Hakkını kullanan kişiye ceza verilmez
İlkiz, “Propaganda iddiasıyla dava açmanız, ısrarla bu davaları sürdürmenizin hiçbir anlamı yoktur. AİHM, bunun bir yasa bile olamayacağını açık şekilde ortaya koymuştur. Bu suçlamalar, bir ‘bastırış’ malzemesidir” diye devam etti. İlkiz, Kozağaçlı’nın 19 Aralık katliamı döneminde Ceza Tevkifevleri Genel Müdürü olan Ali Suat Ertosun’un sorumluluğuna ilişkin basın açıklamasından ceza aldığını ve AYM’nin bu karara ilişkin ihlal verdiğini de hatırlatarak, “Kendinize göre bir usul, kendinize bir Ceza Kanunu oluşturuyorsunuz yani.
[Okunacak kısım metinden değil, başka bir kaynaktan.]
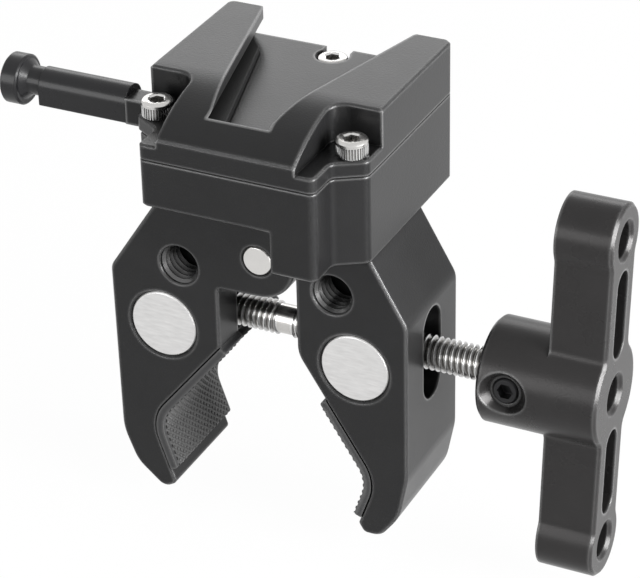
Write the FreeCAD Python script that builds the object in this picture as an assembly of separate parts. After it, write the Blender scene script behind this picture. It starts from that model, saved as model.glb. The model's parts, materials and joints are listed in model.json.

Hakkını kullanan kişiye ceza verilmez” dedi.
Kumpas bile olamaz
Oturum, Avukat Hasan Fehmi Demir’in beyanları ile devam etti. İddianamenin kumpas bile olamayacak bir halde olduğunu “Kumpas, içinde hileyi zorunlu kılar, değerli ile değersiz karıştırılır. İddianamede ise değerli hiçbir şey yok, kumpas olamayacak kadar kaba yalan” sözleri ile ifade eden Demir, “Neden kaba yalan olduğunu iki olayla size anlatayım. 2013’teki iddianame 600 küsür sayfa. 2017’deki iddianame ise 500 küsür sayfa. Çok laf yalansız olmaz. Toplam 1100 sayfa olamaz mı iddianame? Olur, ama 1100 sayfalık iddianamenin 3 sayfalık mütalaası olmaz. 1100 sayfalık iddianame 5 sayfalık mütalaa, 3 sayfalık ek mütalaa ile özetlenebiliyorsa, iddianamenin geriye kalan sayfaları yalandır” diye konuştu.
Demir’in bu beyanlarının ardından duruşmaya ara verildi.